%%

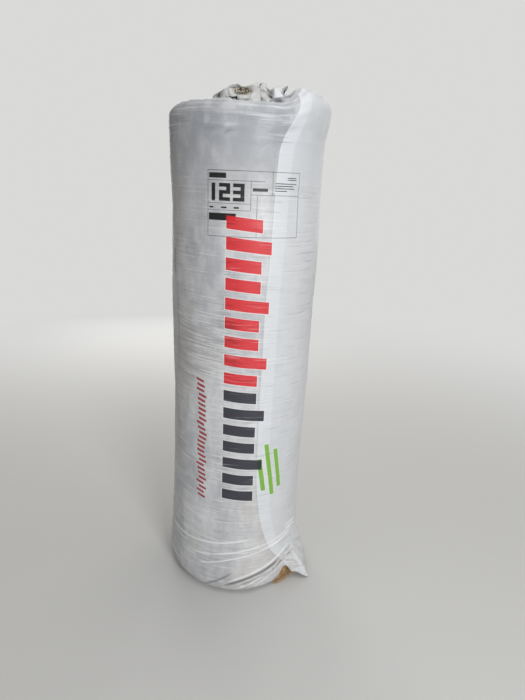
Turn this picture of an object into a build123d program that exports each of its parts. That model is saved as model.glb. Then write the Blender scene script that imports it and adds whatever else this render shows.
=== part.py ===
"""Insulation roll, standing on its end.

A long blanket of mineral wool is rolled up tight and held by one sheet of plastic
film. The sheet goes round the roll a little more than once. It is folded under the
foot, drawn over the top rim in pleats and gathered into a loose, open mouth.

The origin is on the floor at the roll's axis. +Z runs up the axis, and -Y is the
side that shows the printing. Angles are counted from -Y towards +X. Sizes are in
millimetres.
"""

import math
import os

from build123d import *

# the blanket, rolled up: its width is the height of the roll
blanket_width = 1200.0
blanket_length = 4500.0
roll_radius = 178.5
core_radius = 17.0
top_rim_radius = 24.0
foot_rim_radius = 13.0

# the joint between two turns, where it shows on the ends
joint_width = 7.0
joint_depth = 12.0

# the film: thicker than the real sheet, so that it stays a closed solid
film_thickness = 1.0
film_clearance = 0.3
foot_opening_radius = 112.0

# the pleats of the drawn-in end on top
pleat_count = 18
pleat_width = 9.0
pleat_height = 11.0
pleat_lean = 5.0
pleat_inset = 16.0

# the crumpled mouth that stands up from the gather, and its edge from left to right
gather_radius = 66.0
mouth_folds = (1.0, 0.6, 1.25, 0.8, 1.1, 0.5, 1.2, 0.9, 0.7, 1.15)
mouth_base_wave = 2.5
mouth_top_radius = 90.0
mouth_top_wave = 8.0
mouth_top_shift = 6.0
mouth_twist = 12.0
mouth_wall = 1.4
mouth_height = 64.0
mouth_edge = (
    (-115, 22), (-82, 41), (-45, 50), (-12, 60), (22, 54), (50, 33), (66, 47), (88, 43), (120, 20),
)

# the second layer of film: where its edge runs, and where the sheet ends
lap_angle = 19.0
lap_angle_at_top = 42.0
lap_angle_at_foot = 46.0
lap_end_angle = 152.0
lap_bend_height = 190.0

# the corner of the foot where the film has pulled up off the wool, and its flap
lifted_angle = 41.0
lifted_width = 116.0
lifted_height = 27.0
lifted_depth = 45.0
flap_from_angle = 50.0
flap_to_angle = 98.0
flap_root_height = 104.0
flap_hem_height = 10.0
flap_reach = 7.0

# sizes that follow
turn_thickness = math.pi * (roll_radius**2 - core_radius**2) / blanket_length
fold_seat = film_thickness + film_clearance
film_outer_radius = roll_radius + fold_seat
film_end_under = blanket_width + film_clearance
film_end_top = blanket_width + fold_seat
mouth_top = film_end_under + mouth_height
foot_rim_centre = (roll_radius - foot_rim_radius, fold_seat + foot_rim_radius)
top_rim_centre = (roll_radius - top_rim_radius, blanket_width - top_rim_radius)


def facing(angle):
    """A plane through the origin that faces outwards at an angle from -Y towards +X:
    its x runs sideways, towards larger angles, and its y runs up."""
    turned = math.radians(angle)
    sideways = (math.cos(turned), math.sin(turned), 0)
    outwards = (math.sin(turned), -math.cos(turned), 0)
    return Plane(origin=(0, 0, 0), x_dir=sideways, z_dir=outwards)


def section(angle):
    """The upright half plane at an angle: its x is the radius and its y runs up."""
    turned = math.radians(angle)
    outwards = (math.sin(turned), -math.cos(turned), 0)
    sideways = (-math.cos(turned), -math.sin(turned), 0)
    return Plane(origin=(0, 0, 0), x_dir=outwards, z_dir=sideways)


def foot_rim(outset):
    """Points up round the foot's rim, an outset away from the wool."""
    radius = foot_rim_radius + outset
    return [
        (foot_rim_centre[0] + radius * math.cos(turned), foot_rim_centre[1] + radius * math.sin(turned))
        for turned in [math.radians(-90 + 30 * step) for step in range(4)]
    ]


def top_rim(outset):
    """Points up round the top rim, an outset away from the wool."""
    radius = top_rim_radius + outset
    return [
        (top_rim_centre[0] + radius * math.cos(turned), top_rim_centre[1] + radius * math.sin(turned))
        for turned in [math.radians(22.5 * step) for step in range(5)]
    ]


def mouth_ring(radius, wave, turned, centre_x):
    """Points of a closed wavy ring: one fold out and one fold in for each size."""
    points = []
    for step in range(2 * len(mouth_folds)):
        angle = math.pi * step / len(mouth_folds) + math.radians(turned)
        reach = radius + wave * mouth_folds[step // 2] * (-1) ** step
        points.append((centre_x + reach * math.cos(angle), reach * math.sin(angle)))
    return points


def mouth_block(inset):
    """The mouth as a block, an inset smaller: flat creased facets between two rings."""
    low = [
        Vector(x, y, film_end_under)
        for x, y in mouth_ring(gather_radius - inset, mouth_base_wave, 0, 0)
    ]
    high = [
        Vector(x, y, mouth_top)
        for x, y in mouth_ring(mouth_top_radius - inset, mouth_top_wave, mouth_twist, mouth_top_shift)
    ]
    facets = [Face(Wire.make_polygon(low)), Face(Wire.make_polygon(high))]
    for step in range(len(low)):
        after = (step + 1) % len(low)
        facets.append(Face(Wire.make_polygon([low[step], low[after], high[step]])))
        facets.append(Face(Wire.make_polygon([low[after], high[after], high[step]])))
    return Solid(Shell(facets))


def pleat(angle):
    """A fold of the drawn-in end as a solid with four flat sides: it is laid over to one
    side, and runs out to a point towards the rim."""
    plane = facing(angle)
    foot = film_end_top - film_thickness / 2
    start = gather_radius + mouth_base_wave
    left = plane.from_local_coords(Vector(-pleat_width / 2, foot, start))
    right = plane.from_local_coords(Vector(pleat_width / 2, foot, start))
    ridge = plane.from_local_coords(Vector(pleat_lean, foot + pleat_height, start))
    tip = plane.from_local_coords(Vector(0, foot, roll_radius - pleat_inset))
    sides = ((left, right, ridge), (left, right, tip), (right, ridge, tip), (ridge, left, tip))
    return Solid(Shell([Face(Wire.make_polygon(corners)) for corners in sides]))


# the joint between the turns of one end: a V that winds outwards in half turns about
# two centres, and stops one turn short of the outside
half_turn_growth = turn_thickness / 2
half_turns = int((roll_radius - turn_thickness - core_radius) / half_turn_growth)
with BuildPart() as turn_joint:
    for half in range(half_turns):
        centre_x = half_turn_growth / 2 * (-1) ** half
        joint_middle = centre_x + core_radius + (half + 0.5) * half_turn_growth
        with BuildSketch(Plane.XZ):
            with BuildLine():
                Polyline(
                    (joint_middle - joint_width / 2, blanket_width),
                    (joint_middle, blanket_width - joint_depth),
                    (joint_middle + joint_width / 2, blanket_width),
                    (joint_middle + joint_width / 2, blanket_width + 1),
                    (joint_middle - joint_width / 2, blanket_width + 1),
                    close=True,
                )
            make_face()
        half_circle = 180 if half % 2 else -180
        revolve(axis=Axis((centre_x, 0, 0), (0, 0, 1)), revolution_arc=half_circle)

# the blanket: turned about the axis, with a seat for the film's fold in its foot
with BuildPart() as wool_roll:
    with BuildSketch(Plane.XZ):
        with BuildLine():
            Polyline(
                (core_radius, blanket_width),
                (core_radius, 0),
                (foot_opening_radius - film_clearance, 0),
                (foot_opening_radius - film_clearance, fold_seat),
                *foot_rim(0),
                *top_rim(0),
                close=True,
            )
        make_face()
    revolve(axis=Axis.Z)
    add(turn_joint.part, mode=Mode.SUBTRACT)
    mirror(turn_joint.part, about=Plane.XY.offset(blanket_width / 2), mode=Mode.SUBTRACT)

# the film: folded under the foot, round the roll and drawn in over the top
with BuildPart() as wrap_film:
    with BuildSketch(Plane.XZ):
        with BuildLine():
            Polyline(
                (foot_opening_radius, 0),
                *foot_rim(fold_seat),
                *top_rim(fold_seat),
                (gather_radius - 3 * mouth_base_wave, film_end_top),
                (gather_radius - 3 * mouth_base_wave, film_end_under),
                *reversed(top_rim(film_clearance)),
                *reversed(foot_rim(film_clearance)),
                (foot_opening_radius, film_thickness),
                close=True,
            )
        make_face()
    revolve(axis=Axis.Z)

    # the second layer on the side, with its edge trimmed to a bent line
    lap_foot = foot_rim_centre[1]
    lap_top = top_rim_centre[1]
    with BuildPart(mode=Mode.PRIVATE) as lap:
        with BuildSketch(section(lap_angle / 2)):
            with BuildLine():
                Polyline(
                    (film_outer_radius - film_thickness / 2, lap_foot),
                    (film_outer_radius + film_thickness, lap_foot),
                    (film_outer_radius + film_thickness, lap_top),
                    (film_outer_radius - film_thickness / 2, lap_top),
                    close=True,
                )
            make_face()
        revolve(axis=Axis.Z, revolution_arc=lap_end_angle - lap_angle / 2)
        with BuildSketch(Plane.XZ):
            with BuildLine():
                side_x = film_outer_radius * math.sin(math.radians(lap_angle))
                top_x = film_outer_radius * math.sin(math.radians(lap_angle_at_top))
                foot_x = film_outer_radius * math.sin(math.radians(lap_angle_at_foot))
                lower = Spline(
                    (foot_x, lap_foot),
                    (side_x, lap_foot + lap_bend_height),
                    tangents=((-1, 1), (0, 1)),
                )
                upper = Spline(
                    (side_x, lap_top - lap_bend_height),
                    (top_x, lap_top),
                    tangents=((0, 1), (1, 1)),
                )
                Line(lower @ 1, upper @ 0)
                Polyline(
                    upper @ 1,
                    (top_x, lap_top + film_thickness),
                    (0, lap_top + film_thickness),
                    (0, lap_foot - film_thickness),
                    (foot_x, lap_foot - film_thickness),
                    lower @ 0,
                )
            make_face()
        extrude(amount=2 * roll_radius, mode=Mode.SUBTRACT)
    add(lap.part)

    # the second layer on the rim and the drawn-in end
    with BuildSketch(section(lap_angle_at_top)):
        with BuildLine():
            Polyline(
                *top_rim(fold_seat + film_thickness),
                (gather_radius + mouth_base_wave, film_end_top + film_thickness),
                (gather_radius + mouth_base_wave, film_end_top - film_thickness / 2),
                *reversed(top_rim(fold_seat - film_thickness / 2)),
                close=True,
            )
        make_face()
    revolve(axis=Axis.Z, revolution_arc=lap_end_angle - lap_angle_at_top)

    # the mouth: a creased wall that widens and twists as it rises, and its uneven edge
    add(mouth_block(0))
    add(mouth_block(mouth_wall), mode=Mode.SUBTRACT)
    with BuildSketch(Plane.XZ):
        with BuildLine():
            Polyline(
                *[(x, film_end_top + height) for x, height in mouth_edge],
                (mouth_edge[-1][0], mouth_top + 1),
                (mouth_edge[0][0], mouth_top + 1),
                close=True,
            )
        make_face()
    extrude(amount=roll_radius, both=True, mode=Mode.SUBTRACT)

    # the pleats of the drawn-in end
    add([pleat(360 / pleat_count * number) for number in range(pleat_count)])

    # the corner of the foot where the wool shows
    with BuildSketch(facing(lifted_angle).offset(roll_radius - lifted_depth)):
        with BuildLine():
            hem = Spline(
                (-lifted_width / 2, 0),
                (-lifted_width / 5, 0.8 * lifted_height),
                (lifted_width / 5, lifted_height),
                (lifted_width / 2, 0),
            )
            Polyline(hem @ 1, (lifted_width / 2, -1), (-lifted_width / 2, -1), hem @ 0)
        make_face()
    extrude(amount=2 * lifted_depth, mode=Mode.SUBTRACT)

    # the flap beside it, hanging from the second layer
    with BuildSketch(section(flap_from_angle)):
        with BuildLine():
            flap_root = film_outer_radius + film_thickness / 2
            flap_edge = film_outer_radius + film_thickness + flap_reach
            Polyline(
                (flap_root, flap_root_height),
                (flap_edge - film_thickness, flap_hem_height),
                (flap_edge, flap_hem_height),
                (flap_root, flap_root_height + 12),
                close=True,
            )
        make_face()
    revolve(axis=Axis.Z, revolution_arc=flap_to_angle - flap_from_angle)

wool_roll.part.label = "wool_roll"
wrap_film.part.label = "wrap_film"

os.makedirs("parts", exist_ok=True)
export_step(wool_roll.part, "parts/wool_roll.step")
export_step(wrap_film.part, "parts/wrap_film.step")
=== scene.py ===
"""Insulation roll: a long blanket of mineral wool, rolled up tight in one sheet of milky
plastic film. It stands on its end. All lengths are metres, and angles count in degrees
from the printed side (-Y) towards +X.
"""

import math

import bpy
import numpy as np
from mathutils import Euler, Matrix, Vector


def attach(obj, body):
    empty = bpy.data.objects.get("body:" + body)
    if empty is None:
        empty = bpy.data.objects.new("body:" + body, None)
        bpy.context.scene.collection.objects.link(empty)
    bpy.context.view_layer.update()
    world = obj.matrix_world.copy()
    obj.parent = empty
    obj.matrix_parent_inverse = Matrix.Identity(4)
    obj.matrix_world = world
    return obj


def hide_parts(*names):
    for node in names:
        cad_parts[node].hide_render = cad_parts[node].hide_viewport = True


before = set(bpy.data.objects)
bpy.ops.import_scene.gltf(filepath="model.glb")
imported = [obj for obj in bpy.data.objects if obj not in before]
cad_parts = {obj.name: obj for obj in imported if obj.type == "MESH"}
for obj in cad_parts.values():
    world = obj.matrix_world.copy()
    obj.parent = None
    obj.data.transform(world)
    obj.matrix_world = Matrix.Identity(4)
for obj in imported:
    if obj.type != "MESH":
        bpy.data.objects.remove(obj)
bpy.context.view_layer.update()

# The camera and the room. The camera stands a little over a metre in front of the roll and
# a little lower than its top, and looks down at it, slightly tilted. The room is plain and pale.
scene = bpy.context.scene
scene.view_settings.view_transform = "Standard"

camera_place = Vector((0.0, -1.326, 1.04))
camera_down, camera_pan, camera_tilt = 17.45, 2.4, 2.35
camera_lens_mm, camera_sensor_mm = 27.0, 36.0

camera = bpy.data.objects.new("camera", bpy.data.cameras.new("camera"))
scene.collection.objects.link(camera)
camera.data.lens = camera_lens_mm
camera.data.sensor_width = camera_sensor_mm
camera.data.clip_start = 0.01
upright = Euler((math.radians(90 - camera_down), 0, math.radians(-camera_pan)))
tilted = Euler((0, 0, math.radians(camera_tilt)))
camera.matrix_world = upright.to_matrix().to_4x4() @ tilted.to_matrix().to_4x4()
camera.location = camera_place
scene.camera = camera


def fill_sockets(tree, made, inputs):
    """Gives a node's sockets their values or links."""
    for name, value in dict(inputs).items():
        if isinstance(value, bpy.types.NodeSocket):
            tree.links.new(value, made.inputs[name])
        else:
            made.inputs[name].default_value = value


def new_material(name, inputs=()):
    """A material with its node tree and its shader, whose sockets have these values."""
    material = bpy.data.materials.new(name)
    material.use_nodes = True
    tree = material.node_tree
    shader = tree.nodes["Principled BSDF"]
    fill_sockets(tree, shader, inputs)
    return material, tree, shader


def node(tree, kind, inputs=(), **settings):
    """A shader node: settings are its own values, inputs its sockets' values or links."""
    made = tree.nodes.new("ShaderNode" + kind)
    for name, value in settings.items():
        setattr(made, name, value)
    fill_sockets(tree, made, inputs)
    return made


def mesh_object(name, points, faces, smooth):
    """An object in the scene with a mesh of these points and faces."""
    mesh = bpy.data.meshes.new(name)
    mesh.from_pydata(points, [], faces)
    mesh.polygons.foreach_set("use_smooth", np.full(len(mesh.polygons), smooth))
    made = bpy.data.objects.new(name, mesh)
    scene.collection.objects.link(made)
    return made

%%

Repeat, word for word, only the lines from the line holding "for node in" through the line holding "imported = [obj", with both of those lines included.

Solution to the exercise
    for node in names:
        cad_parts[node].hide_render = cad_parts[node].hide_viewport = True


before = set(bpy.data.objects)
bpy.ops.import_scene.gltf(filepath="model.glb")
imported = [obj for obj in bpy.data.objects if obj not in before]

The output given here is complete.